Canon 31 of the Canons of Professional Ethics of the American Bar Association provides as follows:

"Responsibility for Litigation

"No lawyer is obliged to act either as adviser or advocate for every person who may wish to become his client. He has the right to decline employment. Every lawyer upon his own responsibility must decide what employment he will accept as counsel, what causes he will bring into Court for plaintiffs, what cases he will contest in Court for defendants. The responsibility for advising as to questionable transactions, for bringing questionable suits, for urging questionable defenses, is the lawyer's responsibility. He cannot escape it by urging as an excuse that he is only following his client's instructions."

[6] See In re Wells, 293 Ky. 201, 168 S.W.2d 730, 732 (1943); In re Williams, 233 Mo. App. 1174, 128 S.W.2d 1098, 1106 (1939); People v. Baker, 207 Cal. App. 2d 717, 24 Cal. Rptr. 691, 696 (1962).

[7] Note 5, supra.

[8] Rule 2(c) of the rules of discipline of the Alaska Bar Association provided that a member of the association may be reprimanded, suspended, disciplined or disbarred for

"Violation of his oath as an attorney, or of his duties as an attorney and counsellor."

[9] In re George B. McNabb, Jr., Misc. No. 531, Oct. 31, 1956 (Court of Appeals for the Ninth Circuit).

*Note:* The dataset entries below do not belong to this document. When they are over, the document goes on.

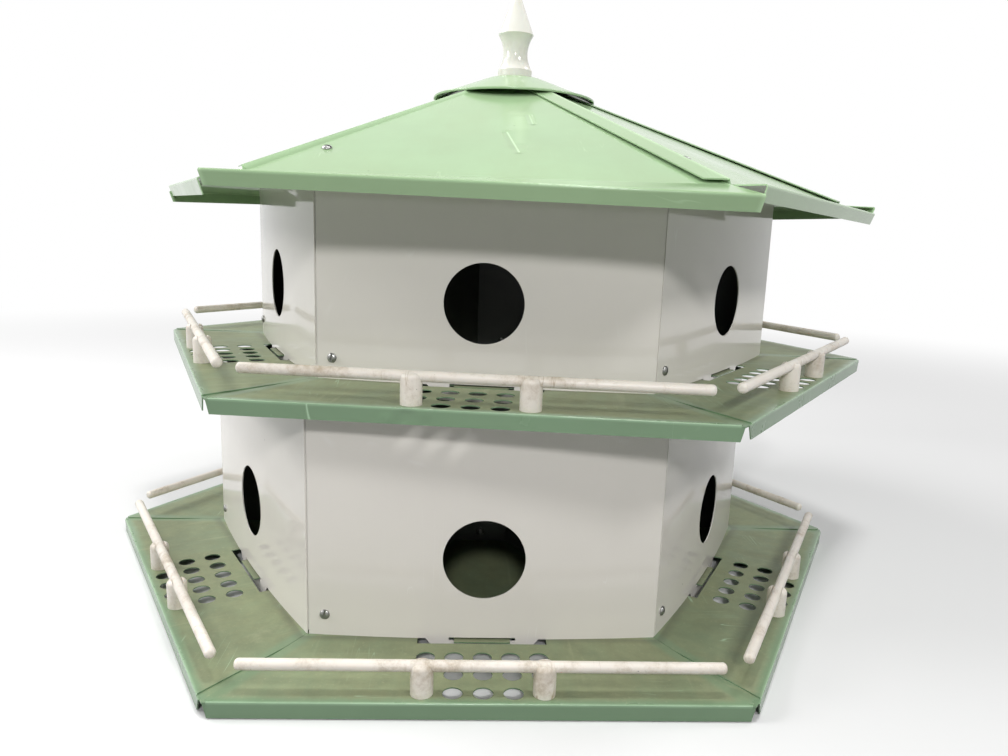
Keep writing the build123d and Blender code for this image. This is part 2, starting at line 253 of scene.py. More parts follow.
class Nodes:
    """Adds and links the nodes of one material or node group."""

    def __init__(self, tree):
        self.tree = tree

    def add(self, kind, **settings):
        """Adds a node with its settings."""
        node = self.tree.nodes.new(kind)
        for name, value in settings.items():
            setattr(node, name, value)
        return node

    def feed(self, socket, value):
        """Links an output to a socket, or sets the socket's value."""
        if isinstance(value, bpy.types.NodeSocket):
            self.tree.links.new(value, socket)
        elif socket.type == "RGBA" and len(value) == 3:
            socket.default_value = (*value, 1.0)
        else:
            socket.default_value = value

    def maths(self, operation, first, second=0.0, clamp=False):
        """The result of one sum."""
        node = self.add("ShaderNodeMath", operation=operation, use_clamp=clamp)
        self.feed(node.inputs[0], first)
        self.feed(node.inputs[1], second)
        return node.outputs[0]

    def vector_maths(self, operation, first, second):
        """The vector or number that one sum of two vectors gives."""
        node = self.add("ShaderNodeVectorMath", operation=operation)
        self.feed(node.inputs[0], first)
        self.feed(node.inputs[1], second)
        return node.outputs["Value" if operation in ("DOT_PRODUCT", "DISTANCE") else "Vector"]

    def span(self, value, low, high, new_low=0.0, new_high=1.0):
        """A value moved smoothly from one range to another and held inside it."""
        node = self.add("ShaderNodeMapRange", interpolation_type="SMOOTHSTEP")
        for socket, number in zip(node.inputs, (value, low, high, new_low, new_high)):
            self.feed(socket, number)
        return node.outputs[0]

    def band(self, value, middle, width):
        """1 where a value is at the middle, fading to 0 at a width from it."""
        away = self.maths("ABSOLUTE", self.maths("SUBTRACT", value, middle))
        return self.span(away, 0.0, width, 1.0, 0.0)

    def noise(self, vector, scale, detail, roughness, seed):
        """Noise over space; the seed moves it to another place."""
        node = self.add("ShaderNodeTexNoise", noise_dimensions="4D")
        values = {"Vector": vector, "W": seed, "Scale": scale, "Detail": detail, "Roughness": roughness}
        for name, value in values.items():
            self.feed(node.inputs[name], value)
        return node.outputs["Fac"]

    def drawn_noise(self, vector, size, turn, detail, roughness, seed):
        """Noise drawn out into streaks: its scale along each axis, and how many degrees it is turned."""
        node = self.add("ShaderNodeMapping")
        self.feed(node.inputs["Vector"], vector)
        node.inputs["Rotation"].default_value = [math.radians(angle) for angle in turn]
        node.inputs["Scale"].default_value = size
        return self.noise(node.outputs[0], 1.0, detail, roughness, seed)

    def mixed(self, numbers, values, **settings):
        """Feeds a mix node's sockets, which go by number, and gives its result."""
        node = self.add("ShaderNodeMix", **settings)
        sockets, result = numbers
        for number, value in zip(sockets, values):
            self.feed(node.inputs[number], value)
        return node.outputs[result]

    def mix(self, share, first, second):
        """Two colours mixed by a share."""
        return self.mixed(COLOUR_MIX, (share, first, second), data_type="RGBA")

    def tint(self, colour, factor):
        """A colour made darker or lighter by a factor."""
        return self.mixed(COLOUR_MIX, (1.0, colour, factor), data_type="RGBA", blend_type="MULTIPLY")

    def between(self, share, first, second):
        """Two numbers mixed by a share."""
        return self.mixed(NUMBER_MIX, (share, first, second), data_type="FLOAT")

    def from_side(self, vector, centre, turn):
        """Coordinates that start at a storey's middle and turn with one of its sides, outward being -Y."""
        node = self.add("ShaderNodeMapping", vector_type="TEXTURE")
        self.feed(node.inputs["Vector"], vector)
        node.inputs["Location"].default_value = centre
        node.inputs["Rotation"].default_value = (0.0, 0.0, turn)
        return node.outputs[0]

    def axes(self, vector):
        """The X, Y and Z of a vector."""
        node = self.add("ShaderNodeSeparateXYZ")
        self.feed(node.inputs[0], vector)
        return node.outputs

    def facing_up(self):
        """How far the surface looks up: 1 on level faces, 0 on walls and undersides."""
        normal = self.add("ShaderNodeNewGeometry").outputs["Normal"]
        return self.span(self.axes(normal)["Z"], 0.45, 0.85)

    def facing_along(self, direction):
        """1 where the surface looks along a direction, 0 where it looks across it or the other way."""
        normal = self.add("ShaderNodeNewGeometry").outputs["Normal"]
        return self.span(self.vector_maths("DOT_PRODUCT", normal, direction), 0.15, 0.45)

    def effect(self, make, **values):
        """Places a shared effect, made at its first use, and feeds its inputs."""
        tree = bpy.data.node_groups.get(make.__name__) or make()
        node = self.add("ShaderNodeGroup", node_tree=tree)
        for name, value in values.items():
            self.feed(node.inputs[name], value)
        return node.outputs


def new_group(name, inputs, outputs):
    """An empty node group with named sockets: its tree, helper, inputs and outputs."""
    tree = bpy.data.node_groups.new(name, "ShaderNodeTree")
    for label, default in inputs.items():
        kind = "NodeSocketVector" if default is None else "NodeSocketFloat"
        socket = tree.interface.new_socket(name=label, in_out="INPUT", socket_type=kind)
        if default is not None:
            socket.default_value = default
    for label in outputs:
        tree.interface.new_socket(name=label, in_out="OUTPUT", socket_type="NodeSocketFloat")
    nodes = Nodes(tree)
    return tree, nodes, nodes.add("NodeGroupInput").outputs, nodes.add("NodeGroupOutput").inputs


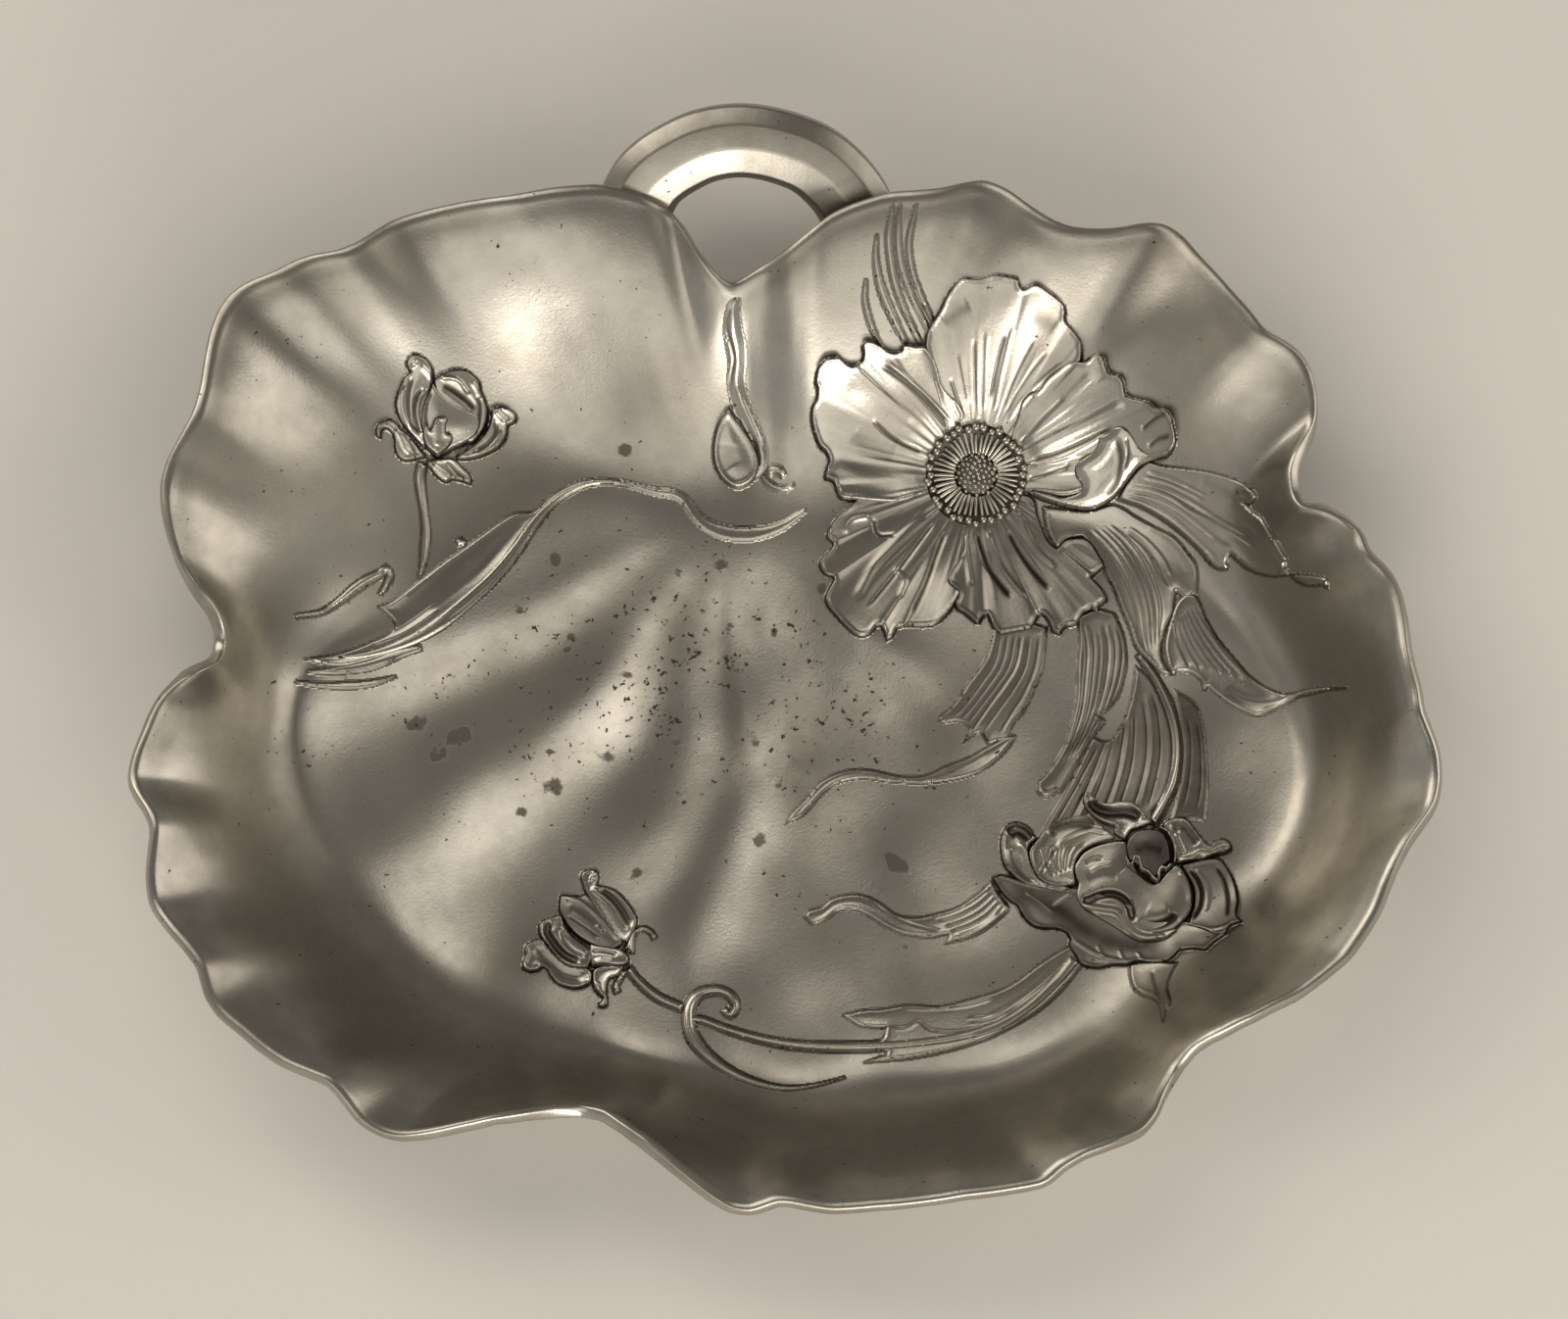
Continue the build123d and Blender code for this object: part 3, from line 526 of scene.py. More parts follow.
# %% Build the handle
handle_ridge_px = [
    (641, 234), (658, 198), (673, 181), (695, 167), (720, 156), handle_crown_px, (778, 153), (805, 160),
    (828, 170), (848, 186), (866, 208), (882, 240),
]
handle_lip_px = (658, 198)  # where the ridge goes under the lip
handle_seat = 4.5           # ridge of the handle under the rim, at the lip
# Corners of the cross-section, across and up from the ridge
handle_section = np.array([(0, 0), (5.2, -1.0), (handle_outer, -3.4), (handle_outer, -5.6),
                           (-7.8, -5.6), (-7.8, -3.4), (-6.0, -1.0)])
handle_corner = 0.55        # radius of its rounded corners
lip_height, crown_height = rim_height - handle_seat, rim_height + handle_rise
lip_y = plan(handle_lip_px, lip_height)[1]
handle_slope = (crown_height - lip_height) / (plan(handle_crown_px, crown_height)[1] - lip_y)


def on_handle(point_px):
    """Place of a picture point that lies on the handle's ridge."""
    height = crown_height
    for _ in range(height_passes):
        x, y = plan(point_px, height)
        height = lip_height + handle_slope * (y - lip_y)
    return x, y, height


def smooth_line(points, step):
    """A Catmull-Rom curve through points of any dimension, cut to steps of about this length."""
    points = np.asarray(points, float)
    if len(points) == 2:
        count = max(1, int(np.linalg.norm(points[1] - points[0]) / step))
        return points[0] + (points[1] - points[0]) * np.linspace(0, 1, count + 1)[:, None]
    padded = np.concatenate([[2 * points[0] - points[1]], points, [2 * points[-1] - points[-2]]])
    out = []
    for p0, p1, p2, p3 in zip(padded, padded[1:], padded[2:], padded[3:]):
        count = max(1, int(np.linalg.norm(p2 - p1) / step))
        t = np.linspace(0, 1, count, endpoint=False)[:, None]
        out.append(0.5 * (2 * p1 + (p2 - p0) * t + (2 * p0 - 5 * p1 + 4 * p2 - p3) * t ** 2
                          + (3 * p1 - p0 - 3 * p2 + p3) * t ** 3))
    return np.concatenate([*out, points[-1:]])


def directions(line):
    """The unit direction of a line at each of its points."""
    along = np.gradient(line, axis=0)
    return along / np.linalg.norm(along, axis=1)[:, None]


def round_corners(profile, radius):
    """Each corner of a closed profile becomes a small arc of six points."""
    out = []
    for before, corner, after in zip(np.roll(profile, 1, 0), profile, np.roll(profile, -1, 0)):
        first = corner + (before - corner) * min(radius / np.linalg.norm(before - corner), 0.45)
        last = corner + (after - corner) * min(radius / np.linalg.norm(after - corner), 0.45)
        for t in np.linspace(0, 1, 6):
            out.append((1 - t) ** 2 * first + 2 * t * (1 - t) * corner + t * t * last)
    return np.array(out)


def build_handle():
    line = smooth_line([on_handle(point) for point in handle_ridge_px], 0.9)
    along = directions(line)
    up = np.array([0, -handle_slope, 1.0]) / math.hypot(handle_slope, 1)
    side = np.cross(np.broadcast_to(up, along.shape), along)
    profile = round_corners(handle_section, handle_corner)
    count = len(profile)
    places = (line[:, None] + side[:, None] * profile[None, :, :1] + up * profile[None, :, 1:]).reshape(-1, 3)
    faces = band_faces(len(line), count, flipped=True)
    ends = np.arange(count)
    faces += [ends[::-1].tolist(), ((len(line) - 1) * count + ends).tolist()]
    # Painted shade lies along both bevels, in the colour of the film, and the underside is a little darker
    hollow = 0.35 * bell(profile[:, 0] - 5.4, 0.8) + 0.3 * bell(profile[:, 0] + 5.9, 0.7)
    hollow = np.where(profile[:, 1] < -1.6, 0.15, hollow)
    make_piece("handle_loop", places, faces, satin_pewter, ["handle"], np.tile(hollow, len(line)))


build_handle()

# %% [markdown]
# ## Low relief
#
# A motif of the relief is a sheet of fine triangles laid on the leaf. Where it passes the motif's outline
# the sheet steps up, and inside it swells, folds and has veins. The points near the outline are moved onto
# it, which keeps the step crisp. A thin dark band round each motif and in its grooves is partly tarnish in
# these hollows and partly painted shade up the step. Some motifs are darker all over, as tarnish and as
# painted shade.

# %% Distances to outlines and lines
outline_step_px, crease_step_px, ribbon_step_px = 2.0, 4.0, 3.0  # how finely traced lines are cut


def to_line(points, line, closed=False):
    """Distance from each point to a polyline, and how far along it the nearest place lies, from 0 to 1."""
    ends = np.roll(line, -1, 0) if closed else line[1:]
    starts = line if closed else line[:-1]
    best = np.full(len(points), np.inf)
    share = np.zeros(len(points))
    lengths = np.maximum(np.linalg.norm(ends - starts, axis=1), 1e-9)
    total, done = lengths.sum(), 0.0
    for start, end, length in zip(starts, ends, lengths):
        t = np.clip(((points - start) @ (end - start)) / length ** 2, 0, 1)
        away = np.hypot(*(points - start - t[:, None] * (end - start)).T)
        nearer = away < best
        best[nearer] = away[nearer]
        share[nearer] = ((done + t * length) / total)[nearer]
        done += length
    return best, share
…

[10] Rule 2(i) of the Alaska Bar Association's disciplinary rules provided that a member of the association may be reprimanded, suspended, disciplined or disbarred for

"Practicing law with or in cooperation with a disbarred or suspended attorney, or maintaining an office for the practice of law in a room or office occupied or used, in whole or in part, by a disbarred or suspended attorney, or permitting a disbarred or suspended attorney to use his name for the practice of law, or practicing law for and on behalf of a disbarred or suspended attorney, or practicing law under any arrangement or understanding for the division of fees or compensation of any kind with a disbarred or suspended attorney, or any person not a licensed attorney."